An evil twin attack is when an adversary sets up a fake wireless access point with an SSID that looks identical or very similar to a legitimate network, tricking users into connecting to it so the attacker can capture their traffic. However, the attacker cannot read traffic that is protected by an encrypted protocol like HTTPS.

### What is the difference between a jamming attack and a denial of service attack?

A jamming attack is a type of denial of service (DoS) attack in which an adversary floods an area with a strong electromagnetic signal in the same frequency range as a wireless network, preventing users from connecting to the access point.

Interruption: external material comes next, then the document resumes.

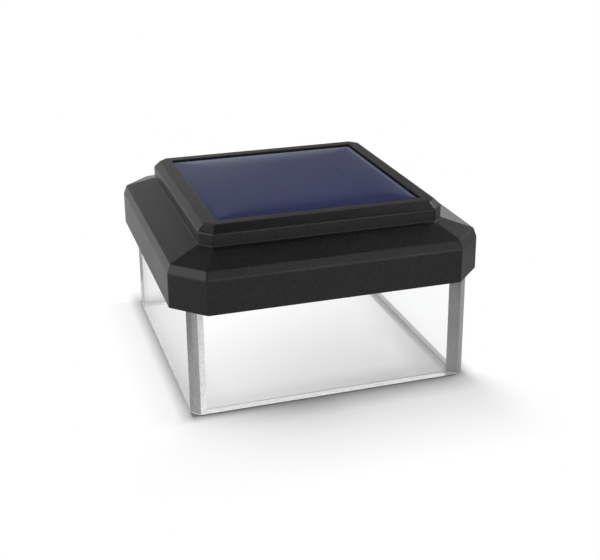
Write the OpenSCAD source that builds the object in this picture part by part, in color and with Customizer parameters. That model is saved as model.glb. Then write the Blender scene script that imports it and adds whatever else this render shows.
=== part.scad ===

Rather than stealing data, jamming simply blocks access to the network.

### Does a VPN fully protect your data on public Wi-Fi?

A VPN encrypts all of your traffic and routes it through the VPN provider's system, which prevents a local attacker or service provider from viewing your data. However, the VPN provider itself can still see your traffic, so you are shifting trust to that provider rather than eliminating all risk.

### What is war driving in cybersecurity?

War driving is when an adversary drives or walks around an area scanning for wireless network beacons to detect available networks. If a signal is found, the attacker can gather information about the network type and identify areas where the signal extends beyond the physical building, which can be used to plan a later attack.

### What is the difference between low-skilled and high-skilled adversaries in AP Cybersecurity?

Low-skilled adversaries rely on attack tools created by others that exploit known vulnerabilities, while high-skilled adversaries can build or modify their own tools and discover zero days, which are previously undocumented vulnerabilities. Both types can cause real damage, but high-skilled adversaries pose a greater threat because their attacks can bypass existing defenses.